* **Data records**:
▼
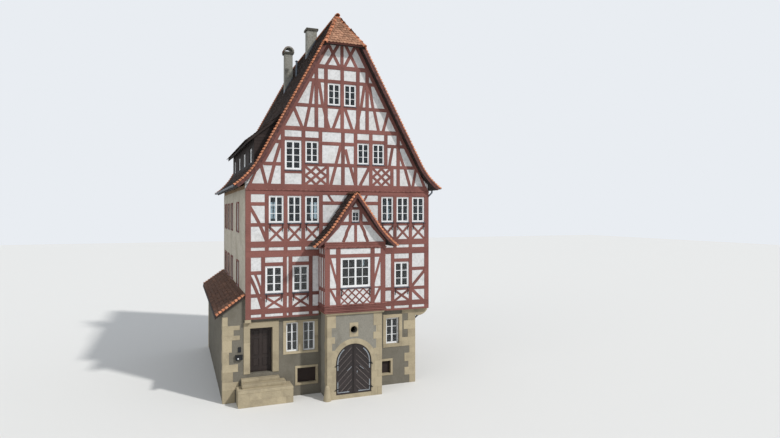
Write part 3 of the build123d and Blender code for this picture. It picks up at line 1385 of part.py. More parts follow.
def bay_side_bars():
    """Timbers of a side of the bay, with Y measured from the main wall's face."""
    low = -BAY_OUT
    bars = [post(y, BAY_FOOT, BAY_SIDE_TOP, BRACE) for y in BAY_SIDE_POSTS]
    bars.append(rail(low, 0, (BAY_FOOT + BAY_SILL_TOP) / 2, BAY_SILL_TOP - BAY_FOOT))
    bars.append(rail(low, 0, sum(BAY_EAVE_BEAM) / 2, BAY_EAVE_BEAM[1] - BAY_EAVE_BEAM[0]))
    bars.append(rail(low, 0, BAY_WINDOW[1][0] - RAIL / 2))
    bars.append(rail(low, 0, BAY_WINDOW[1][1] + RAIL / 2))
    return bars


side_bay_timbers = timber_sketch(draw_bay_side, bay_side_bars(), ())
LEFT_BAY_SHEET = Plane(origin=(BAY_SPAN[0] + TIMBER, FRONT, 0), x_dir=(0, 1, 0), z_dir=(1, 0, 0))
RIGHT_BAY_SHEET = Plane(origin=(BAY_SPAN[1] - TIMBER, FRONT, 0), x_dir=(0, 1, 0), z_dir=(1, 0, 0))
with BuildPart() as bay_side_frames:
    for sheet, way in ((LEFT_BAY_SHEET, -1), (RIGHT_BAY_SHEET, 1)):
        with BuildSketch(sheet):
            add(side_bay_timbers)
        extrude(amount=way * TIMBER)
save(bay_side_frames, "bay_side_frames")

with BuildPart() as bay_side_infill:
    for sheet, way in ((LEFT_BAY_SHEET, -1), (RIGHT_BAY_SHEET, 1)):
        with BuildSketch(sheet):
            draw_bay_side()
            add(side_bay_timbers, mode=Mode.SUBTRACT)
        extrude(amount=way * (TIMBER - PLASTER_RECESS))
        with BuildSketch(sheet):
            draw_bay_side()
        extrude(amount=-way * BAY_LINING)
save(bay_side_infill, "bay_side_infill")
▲
▼
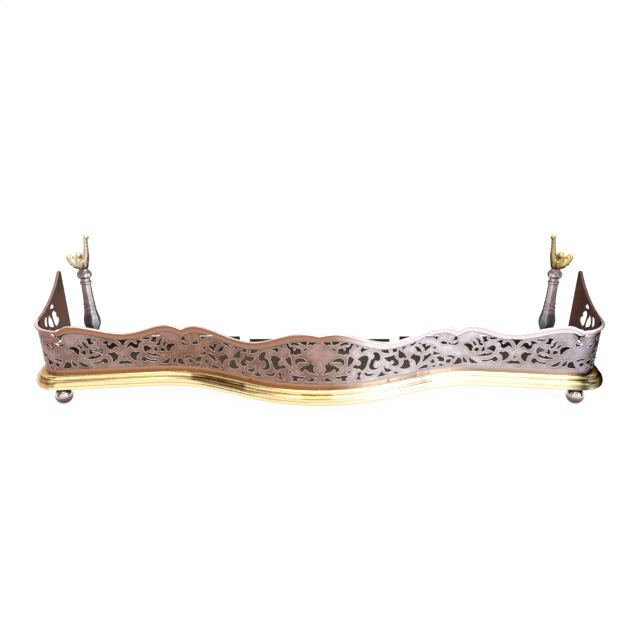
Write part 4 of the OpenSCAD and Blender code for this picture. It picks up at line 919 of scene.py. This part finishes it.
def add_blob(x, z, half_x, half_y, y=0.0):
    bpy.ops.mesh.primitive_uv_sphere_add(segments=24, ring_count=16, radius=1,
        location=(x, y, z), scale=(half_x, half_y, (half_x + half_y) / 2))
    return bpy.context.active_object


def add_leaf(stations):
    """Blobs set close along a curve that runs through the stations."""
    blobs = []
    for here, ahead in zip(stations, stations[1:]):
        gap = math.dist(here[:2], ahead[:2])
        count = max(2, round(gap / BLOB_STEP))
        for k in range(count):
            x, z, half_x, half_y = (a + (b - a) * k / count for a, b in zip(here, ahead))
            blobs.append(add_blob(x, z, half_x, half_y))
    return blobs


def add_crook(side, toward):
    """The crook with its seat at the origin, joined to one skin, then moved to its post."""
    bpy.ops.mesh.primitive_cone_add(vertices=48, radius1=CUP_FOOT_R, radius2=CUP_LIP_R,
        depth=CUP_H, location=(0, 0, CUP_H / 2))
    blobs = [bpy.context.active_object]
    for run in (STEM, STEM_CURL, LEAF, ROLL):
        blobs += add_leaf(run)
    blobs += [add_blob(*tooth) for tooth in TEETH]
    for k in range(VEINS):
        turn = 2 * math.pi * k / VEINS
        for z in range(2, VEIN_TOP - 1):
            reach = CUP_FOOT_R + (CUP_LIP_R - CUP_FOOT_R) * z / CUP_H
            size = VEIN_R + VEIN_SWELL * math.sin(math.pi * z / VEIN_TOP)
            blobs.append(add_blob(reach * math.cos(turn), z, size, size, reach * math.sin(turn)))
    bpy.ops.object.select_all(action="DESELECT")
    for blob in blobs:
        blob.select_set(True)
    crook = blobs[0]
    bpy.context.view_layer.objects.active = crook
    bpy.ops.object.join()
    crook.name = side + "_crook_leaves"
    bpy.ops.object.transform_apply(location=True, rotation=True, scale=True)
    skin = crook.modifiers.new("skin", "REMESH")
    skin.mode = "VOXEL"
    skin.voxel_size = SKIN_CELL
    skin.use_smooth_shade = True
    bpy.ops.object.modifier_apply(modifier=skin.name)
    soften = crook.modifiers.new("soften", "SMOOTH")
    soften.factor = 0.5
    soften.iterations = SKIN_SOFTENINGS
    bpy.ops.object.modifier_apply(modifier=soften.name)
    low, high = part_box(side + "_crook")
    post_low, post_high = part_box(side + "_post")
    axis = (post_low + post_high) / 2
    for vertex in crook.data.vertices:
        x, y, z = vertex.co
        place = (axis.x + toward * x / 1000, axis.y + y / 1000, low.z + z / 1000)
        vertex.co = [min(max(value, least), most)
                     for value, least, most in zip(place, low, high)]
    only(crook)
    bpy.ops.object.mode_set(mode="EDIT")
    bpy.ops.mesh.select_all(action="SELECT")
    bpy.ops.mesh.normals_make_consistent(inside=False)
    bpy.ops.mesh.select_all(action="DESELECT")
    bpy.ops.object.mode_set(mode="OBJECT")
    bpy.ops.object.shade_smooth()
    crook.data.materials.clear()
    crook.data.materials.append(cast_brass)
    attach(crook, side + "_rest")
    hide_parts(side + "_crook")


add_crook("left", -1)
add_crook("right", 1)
▲
* **The exercise**: Using the entries above, repeat only the lines from the one containing "Write part 3" through the one containing "return bars", end lines included.

* **Full solution**:
Write part 3 of the build123d and Blender code for this picture. It picks up at line 1385 of part.py. More parts follow.
def bay_side_bars():
    """Timbers of a side of the bay, with Y measured from the main wall's face."""
    low = -BAY_OUT
    bars = [post(y, BAY_FOOT, BAY_SIDE_TOP, BRACE) for y in BAY_SIDE_POSTS]
    bars.append(rail(low, 0, (BAY_FOOT + BAY_SILL_TOP) / 2, BAY_SILL_TOP - BAY_FOOT))
    bars.append(rail(low, 0, sum(BAY_EAVE_BEAM) / 2, BAY_EAVE_BEAM[1] - BAY_EAVE_BEAM[0]))
    bars.append(rail(low, 0, BAY_WINDOW[1][0] - RAIL / 2))
    bars.append(rail(low, 0, BAY_WINDOW[1][1] + RAIL / 2))
    return bars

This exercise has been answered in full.